Beyaz Saray'da düzenlenen basın toplantısında konuşan ABD Başkanı Donald Trump, CIA’in Venezuela’da operasyon yürüttüğü iddialarını doğruladı. Trump, bu yetkinin kendisi tarafından verildiğini ve gerekçesinin "ABD’ye Venezuela üzerinden gelen uyuşturucu akışının durdurulması" olduğunu belirtti. Ancak ABD’nin halihazırda bölgedeki yoğun askeri varlığı ve Trump’ın Venezuela yönetimine yönelik sert açıklamaları, yeni bir diplomatik ve askeri gerilimi tetikleyebilir.
"İki gerekçeyle onay verdim"
Başkan Trump, kararı iki temel sebebe dayandırdı:
Göçmen suçlular: Trump, Venezuela yönetiminin hapishanelerini boşaltarak suçluları ABD sınırına yönlendirdiğini öne sürdü.
Uyuşturucu trafiği: ABD’ye Venezuela üzerinden ciddi miktarda uyuşturucu geldiğini savundu. "Bu akışı sadece denizden değil, karadan da durduracağız" ifadelerini kullandı.

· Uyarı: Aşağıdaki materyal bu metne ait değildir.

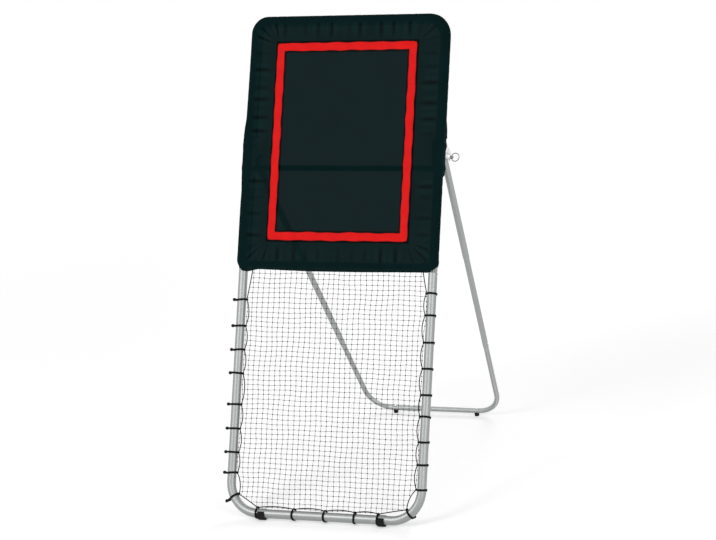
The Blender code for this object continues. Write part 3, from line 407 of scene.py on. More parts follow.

Trump’ın açıklamaları, Venezuela’ya yönelik ABD müdahalelerinin yalnızca diplomatik değil, doğrudan istihbarat ve askeri alanlarda da derinleştiğini gösteriyor.
Maduro sorusu yanıtsız kaldı
Trump, CIA’nin Venezuela Devlet Başkanı Nicolas Maduro’yu hedef alıp almadığı yönündeki soruya doğrudan yanıt vermedi. “Böyle bir soruya cevap vermem saçma olmaz mıydı?” diyen Trump, spekülasyonları güçlendiren bir yaklaşım sergiledi.
Öte yandan Trump, Venezuela'nın ABD’yi düzensiz göçmenlerle “doldurduğunu” öne sürerek, artık buna izin vermeyeceklerini söyledi. “Venezuela baskı altında” ifadeleriyle dolaylı bir mesaj da verdi.
Karayipler’de ABD askeri yığınağı: 10 bin asker, savaş gemileri ve denizaltı
ABD’nin Porto Riko’daki üslerinde 10 bin asker, Karayipler’de ise 8 savaş gemisi ve bir denizaltı görev yapıyor. Ağustos ayı sonunda Venezuela açıklarına gönderilen bu güç, "uyuşturucu kartellerine karşı mücadele" gerekçesiyle bölgede konuşlandırılmıştı. Ancak uzmanlara göre bu adım, rejim değişikliği hazırlığının sinyali olabilir.
ABD Savunma Bakanı Pete Hegseth, kısa süre önce yaptığı açıklamada, "Venezuela’da rejim değişikliği dahil tüm senaryolara hazırız" demişti. Bu çıkış, Venezuela’da ciddi yankı uyandırmış, Devlet Başkanı Maduro, 4.5 milyon milisi seferber ettiğini açıklamıştı.
Uluslararası hukuk tartışması: “Saldırılar meşru değil”
ABD, son dönemde Venezuela açıklarında bazı tekneleri “uyuşturucu kaçakçılığı” gerekçesiyle hedef almıştı. Ancak bu saldırılar, hem Caracas yönetimi hem de bazı uluslararası hukukçular tarafından "egemenliğe müdahale" ve "uluslararası hukuka aykırı" olarak değerlendirilmişti.
Maduro yönetimi, Washington’un eylemlerini “örtülü savaş” olarak tanımlarken, Latin Amerika’daki bazı ülkeler de ABD’nin bölgedeki askeri faaliyetlerini gerilimi tırmandırıcı buluyor.
Uzman görüşü: “Venezuela ikinci Küba krizi mi olacak?”
Uluslararası ilişkiler uzmanları, yaşananların 1962 Küba Krizi'ni anımsatan bir tabloya dönüşebileceği uyarısında bulunuyor. ABD’nin CIA üzerinden yürüttüğü operasyonlar, istihbarat diplomasisinin sınırlarını zorlarken, askeri varlığın gölgesinde diplomasi giderek etkisizleşiyor.
Trump yönetiminin 2026 seçimlerine yaklaşırken güvenlik odaklı dış politika hamleleriyle oy toplama stratejisi izlediği yorumları da yapılıyor.